Congratulations Keith on being our Conservative Book Club “Member of the Week!” Tell us a little about yourself and your work as President of Javelin?

Thanks, Chris! We started Javelin four years ago to fill a gap in the publishing world: the way publishing houses approached Washington D.C, and specifically conservatives. Like the Conservative Book Club, we recognized that there are millions of Americans who buy books and identify as conservatives, but most agents wouldn’t give them the time of day, and when they did, they didn’t understand how to reach the right audience.

Since our start, we’ve branched out into other areas, building out entire public relations and digital teams to help our clients, which include authors, non-profits, advocacy groups, and media and publishing companies.

 

So who are some of the well-known clients you’ve worked with? Javelin

We’ve been fortunate to have terrific clients. They range from national political figures such as Sen. Ted Cruz, former White House Chief of Staff John Sununu, and Gov. Bobby Jindal, to award-winning historians such as James K. Martin and Arthur Herman, to media figures such as Sharyl Attkisson and Dana Loesch.

We work with a great number of conservatives, but increasingly we’re working with authors on the left and who aren’t political at all. We’re currently working on a book about, of all things, flowers.

Any fun story you can tell us about working with a client? (You can conceal the name if you’d like!)

One author who shall remain nameless produced 300,000 words of text — the equivalent of a more than 1,000 pages of text — and that’s in really, really small type. “Killing your darlings” is the hardest lesson for most writers to learn, and there’s nothing more painful than slashing half of what you’ve written. We sat in a room and cut it down to a manageable size. When the book came out, it was a #1 New York Times bestseller.

One of my favorite projects coming out in the future is a book about the wild history of fast food and its founding fathers: Colonel Sanders, Ray Kroc, and a generation of leaders who created the most quintessentially American of industries.

 

You also were the Chief of Staff to Donald Rumsfeld from 2007-2012.  Can you tell us a little bit about your experience working for Secretary Rumsfeld?
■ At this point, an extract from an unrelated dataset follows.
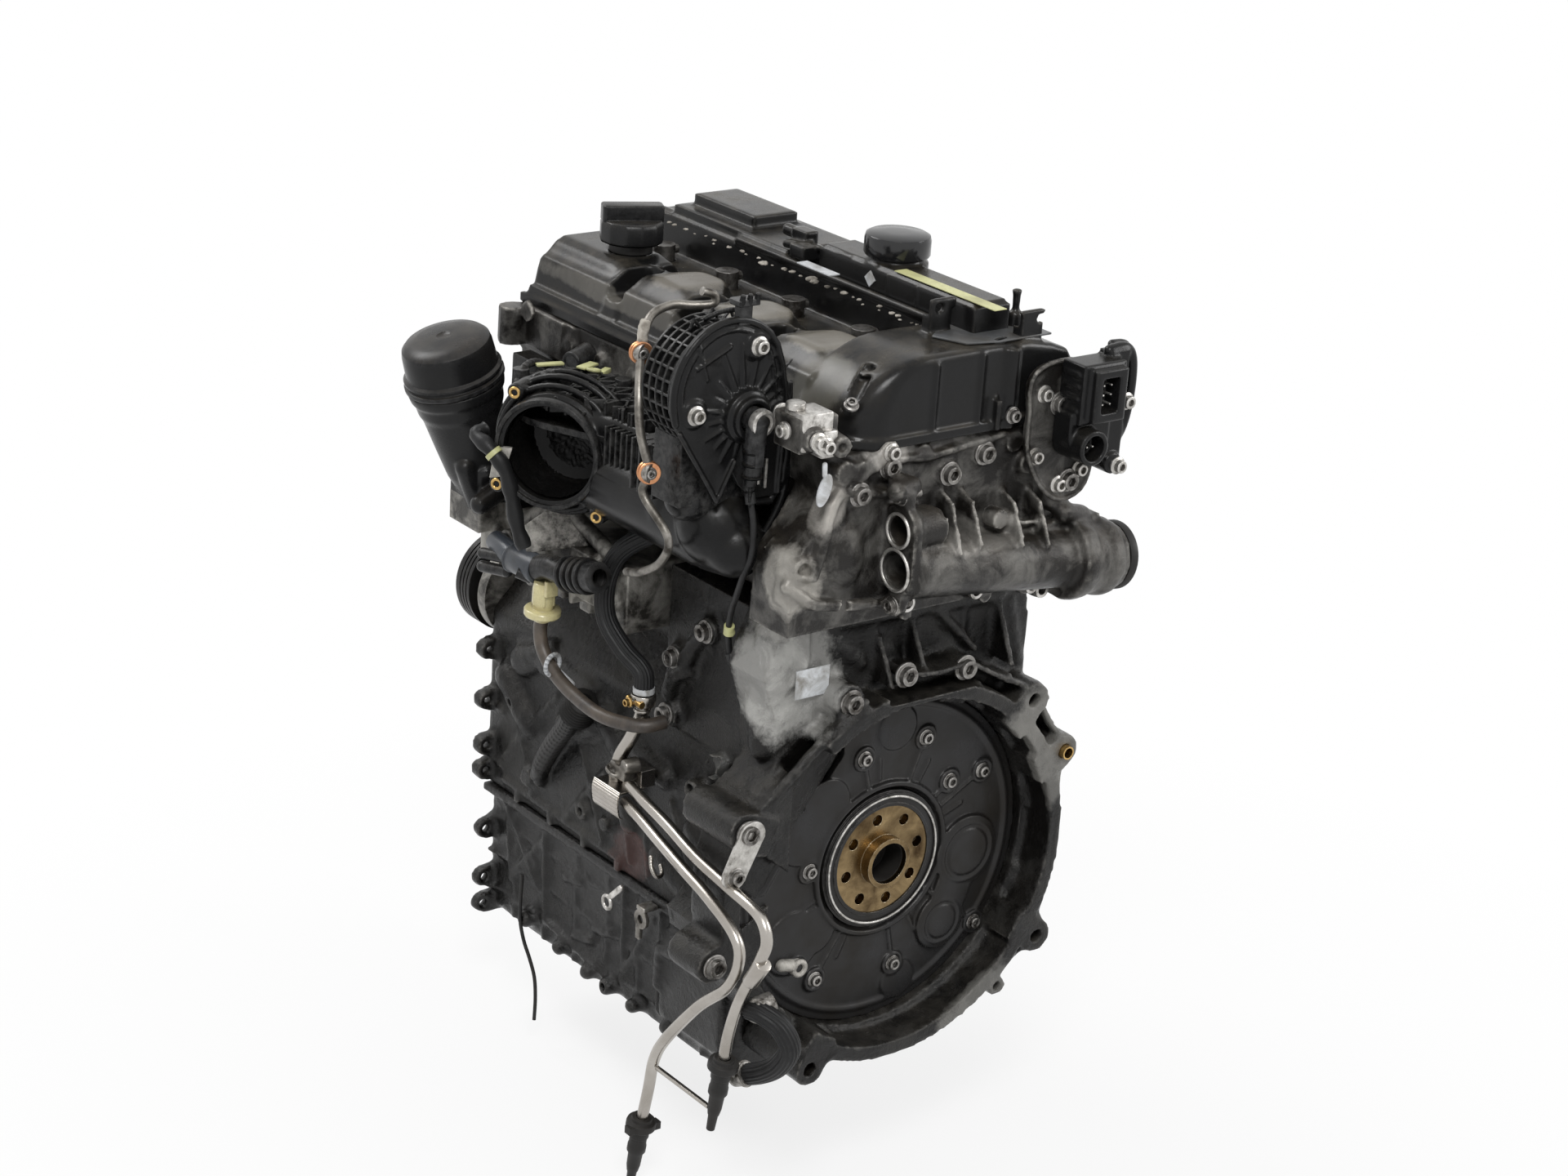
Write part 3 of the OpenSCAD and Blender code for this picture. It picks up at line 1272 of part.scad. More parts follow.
module oil_filter_cap() color([0.09, 0.09, 0.09]) at_filter() {
    translate([0, 0, filter_len + seat_gap]) {
        cylinder(h = 8, r = filter_cap_r + 1);
        translate([0, 0, 8]) cylinder(h = filter_cap_h - 14, r = filter_cap_r - 2);
        translate([0, 0, filter_cap_h - 6]) cylinder(h = 4, r = filter_cap_r - 4);
        translate([0, 0, filter_cap_h - 2]) cylinder(h = 2, r = filter_cap_r - 9);
        for (k = [0 : 15]) rotate(22.5 * k) translate([filter_cap_r - 3, -2, 8])
            cube([3, 4, filter_cap_h - 18]);
    }
    translate([0, 0, filter_len - 8]) difference() {
        cylinder(h = 9, r = filter_r - 2 - seat_gap);
        translate([0, 0, -1]) cylinder(h = 9, r = filter_r - 6);
    }
}

module filter_element() color([0.85, 0.78, 0.55]) at_filter() difference() {
    translate([0, 0, 42]) cylinder(h = filter_len - 42 - seat_gap, r = filter_r - 8);
    translate([0, 0, 41]) cylinder(h = filter_len - 42, r = 9);
}

module filter_module() color([0.5, 0.48, 0.45]) {
    difference() {
        union() {
            block([-148, 176, 166], [bore_x - waist_half, 404, 226]);
            block([-160, 206, 184], [-140, 300, 226]);
            block([-176, 362, 200], [-146, 412, 228]);
            for (y = [236, 276]) block([-163, y, 176], [-146, y + 5, 222]);
            bar_x(326, 204, -172, -146, 11);
        }
        bar_x(326, 204, -173, -166, 6);
        for (y = [206, 246]) block([-150, y, 160], [-130, y + 24, 180]);
    }
}

// ===================================================================================
// Lines, pipes, hoses and leads
// ===================================================================================

module fuel_pressure_line() color([0.55, 0.52, 0.48]) {
    tube(fuel_route, line_r, 3, 10);
    for (i = [4, 7]) translate(fuel_route[i]) rotate([90, 0, 0])
        cylinder(h = 9, r = 8.6, center = true);
}

module breather_hose() color([0.12, 0.12, 0.12]) tube(breather_route, hose_r, 4, 12);

module hose_clamp() color([0.6, 0.6, 0.58]) difference() {
    union() {
        translate([-150, 142, 117]) cylinder(h = 10, r = hose_r + 2.5);
        translate([-164, 138, 118]) cube([10, 8, 8]);
    }
    translate([-150, 142, 116]) cylinder(h = 12, r = hose_r + seat_gap);
}

module coolant_pipe_a() color([0.68, 0.67, 0.65]) tube(pipe_a_route, pipe_r, 4, 12);

module coolant_pipe_b() color([0.68, 0.67, 0.65]) {
    tube(pipe_b_route, pipe_r, 4, 12);
    tube(steel_route, pipe_r + 1, 3, 12);
}

module pipe_bracket() color([0.62, 0.61, 0.58]) {
    block([-167.2, 146, 34], [-140, 184, 36.7]);
    block([-167.2, 146, 14], [-164.2, 184, 36.7]);
    block([-142, 150, 34], [-127, 180, 50]);
}

module pipe_strap() color([0.62, 0.61, 0.58]) {
    translate([-182.5, -74, -23]) rotate([28.6, 0, 0]) difference() {
        cylinder(h = 20, r = pipe_r + 3, center = true);
        cylinder(h = 21, r = pipe_r + 1.2, center = true);
    }
    block([-183, -22.6, -176], [-179, 51.8, -172]);
}

// Flanged rubber ends of both pipes
module pipe_boots() color([0.05, 0.05, 0.05]) {
    for (e = [[pipe_a_route, 12], [pipe_b_route, 11]]) {
        p = e[0][e[1]];
        translate(p) rotate([10, 0, 0]) {
            difference() {
                translate([0, 0, -4]) cylinder(h = 7, r = 12);
                translate([0, 0, -seat_gap]) cylinder(h = 9, r = pipe_r + 0.5);
            }
            translate([0, 0, -30]) cylinder(h = 26, r = 8);
            translate([0, 0, -52]) cylinder(h = 22, r = 6);
            translate([0, 0, -66]) cylinder(h = 14, r = 4);
        }
    }
}

module lower_hose() color([0.14, 0.13, 0.12]) tube(lower_hose_route, 9, 4, 12);

// Plastic quick coupler with its turned-down neck
module quick_coupler() color([0.35, 0.37, 0.42]) {
    bar_y(-182, 204, 262, 332, 9);
    bar_x(326, 204, -182, -172 - seat_gap, 8);
    bar_y(-180, 206, 228, 264, 11);
    translate([-180, 218, 214]) rotate([-70, 0, 0]) cylinder(h = 34, r = 12, center = true);
    for (k = [0 : 2]) translate([-180, 196 + 8 * k, 222 - 3 * k]) rotate([-70, 0, 0])
        cylinder(h = 3, r = 15, center = true);
    translate([-182, 250, 164]) rotate([12, 0, 0]) cylinder(h = 34, r = 9);
    translate([-182, 250, 166]) rotate([12, 0, 0]) cylinder(h = 6, r = 14);
}

module return_hose() color([0.42, 0.36, 0.30]) tube(return_route, 6, 4, 10);

module sensor_lead() color([0.06, 0.06, 0.06]) tube(lead_route, 4, 3, 10);

module hanging_wire() color([0.08, 0.08, 0.08]) tube(wire_route, wire_r, 3, 8);

module earth_lug() color([0.5, 0.5, 0.48]) difference() {
    union() {
        translate([-134, 152, -92]) rotate([0, 90, 0]) cylinder(h = 4, r = 9);
        block([-134, 152, -112], [-130, 158, -92]);
        block([-134, 146, -84], [-skirt_half - 4 - seat_gap, 158, -80]);
    }
    translate([-140, 152, -92]) rotate([0, 90, 0]) cylinder(h = 14, r = 4);
}

// ===================================================================================
// Fasteners
// ===================================================================================

module torx_screws() color([0.5, 0.5, 0.5]) {
    facing_rear([for (p = end_cover_bolts) [p[0], -1.5, p[2]]]) bolt(screw_head_r, 5, screw_r, 12);
    facing_rear([for (p = chamber_bolts) [p[0], p[1], p[2]]]) bolt(screw_head_r, 5, screw_r, 20);
    for (y = notch_rows) translate([notch_x, y, notch_z]) bolt(screw_head_r, 6, screw_r, 4);
}

module flange_bolts() color([0.58, 0.57, 0.55]) {
    facing_rear(bell_bolts) bolt(11, 8, bolt_r, 24);
    facing_rear([for (p = head_rear_bolts) [p[0], p[1] - 4, p[2]]]) bolt(10, 8, bolt_r, 20);
    facing_rear(plate_bolts) bolt(10, 8, bolt_r, 6);
    facing_left(case_side_bolts) bolt(10, 8, bolt_r, 20);
    facing_left([port_flange_bolts[0], port_flange_bolts[1]]) bolt(8, 6, bolt_r, 18);
}

crankcase();
main_bearing_caps();
main_bearing_shells();
main_cap_bolts();
balance_carrier();
sump();
timing_end_cover();
rear_seal();
front_seal_cover();
water_pump();
cylinder_head();
head_gasket();
cam_bearing_frame();
cam_cover();
oil_separator();
separator_cap();
tube_end_plug();
actuator_plate();
actuator_body();
intake_manifold();
upper_chamber();
chamber_cover();
chamber_sensor();
brass_inserts();
oil_filter_housing();
oil_filter_cap();
filter_element();
filter_module();
filler_cap_seal();
oil_filler_cap();
fuel_pressure_line();
breather_hose();
hose_clamp();
coolant_pipe_a();
coolant_pipe_b();
pipe_bracket();
pipe_strap();
pipe_boots();
lower_hose();
quick_coupler();
return_hose();
sensor_lead();
hanging_wire();
earth_lug();
torx_screws();
flange_bolts();
injectors();
crankshaft();
crank_pulley();
pump_pulley();
idler_gear();
balance_shaft_1();
balance_shaft_2();
intake_camshaft();
exhaust_camshaft();
timing_chain();
piston(0);  // piston_1
piston(1);  // piston_2
piston(2);  // piston_3
piston(3);  // piston_4
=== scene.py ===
"""Looks of a used inline car engine: finishes, castings, mouldings, pipes and leads.

The script draws in millimetres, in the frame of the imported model, and piece() turns a
finished mesh to metres.
"""
import json
import math

import bmesh
import bpy
import numpy as np
from mathutils import Matrix, Vector, noise


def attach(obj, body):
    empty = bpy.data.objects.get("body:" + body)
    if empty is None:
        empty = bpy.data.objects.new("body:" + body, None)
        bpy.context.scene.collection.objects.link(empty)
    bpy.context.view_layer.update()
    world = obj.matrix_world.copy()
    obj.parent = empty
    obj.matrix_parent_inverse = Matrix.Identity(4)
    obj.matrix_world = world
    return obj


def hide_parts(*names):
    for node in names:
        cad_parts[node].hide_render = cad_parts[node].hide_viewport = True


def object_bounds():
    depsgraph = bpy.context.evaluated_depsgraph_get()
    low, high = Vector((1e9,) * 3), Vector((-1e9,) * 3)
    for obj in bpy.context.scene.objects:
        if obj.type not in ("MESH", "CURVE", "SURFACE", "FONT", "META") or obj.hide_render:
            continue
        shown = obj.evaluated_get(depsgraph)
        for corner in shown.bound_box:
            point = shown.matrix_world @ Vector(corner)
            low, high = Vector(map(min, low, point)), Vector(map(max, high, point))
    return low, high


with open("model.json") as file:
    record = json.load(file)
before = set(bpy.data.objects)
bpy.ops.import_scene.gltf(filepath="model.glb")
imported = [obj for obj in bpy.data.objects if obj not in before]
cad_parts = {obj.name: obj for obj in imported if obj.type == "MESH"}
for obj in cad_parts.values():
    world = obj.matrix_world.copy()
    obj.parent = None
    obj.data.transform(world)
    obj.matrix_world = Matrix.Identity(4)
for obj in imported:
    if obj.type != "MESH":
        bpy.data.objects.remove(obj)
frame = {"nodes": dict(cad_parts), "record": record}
CAD_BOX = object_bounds()
MM = 0.001
scene = bpy.context.scene
NODES = frame["nodes"]
SLOT_OF = {part["node"]: part["material_slot"] for part in frame["record"]["subparts"]}
BODY_OF = {node: body for body, nodes in frame["record"]["behaviour"]["bodies"].items()
           for node in nodes}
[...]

Working for Secretary Rumsfeld as a speechwriter in the Pentagon was my first job in Washington. He’s like a grandfather to me. He taught me everything I know about how to manage people, how to run meetings, how to close deals, how to work hard while enjoying it, and how to tell people what you really think.

My favorite Rumsfeld Rule (a long list of management and leadership lessons we later turned into a book, titled Rumsfeld’s Rules) is “If you do something, someone’s not going to like it.” It’s true. Life’s too short not to take risks and worry about who might fuss at you.

 

What books, authors, or conservative-themed books, influenced your political philosophy and outlook on life?

Keith Urbahn

Easy question. Whittaker Chambers’ Witness. You can’t read the foreword to that book, which is written as a letter to his children, and come away understanding what was really at stake in the Cold War, and more importantly the fact that freedom cannot exist without a recognition of the moral dimensions of humanity and God.

I don’t know if there’s a more soul-baring, rawer, and more honest piece of prose written in the last century. It should be required reading of every high schooler in the country. Millennials might be a tad less self-centered and insufferable as a result.


Why did you join the Conservative Book Club? How is the user experience beneficial to you?

It’s great to see how people respond to particular stories and storytellers. What we do at Javelin is try to seek out those storytellers and stories and connect them with publishers and media platforms. There isn’t a better place than the Conservative Book Club to see what’s selling and what is generating a readership on the right. I check in all the time.

I love that there is a Conservative Bestseller List that is based on actual book sales rather than the fuzzy math used by some of the other lists that are out there.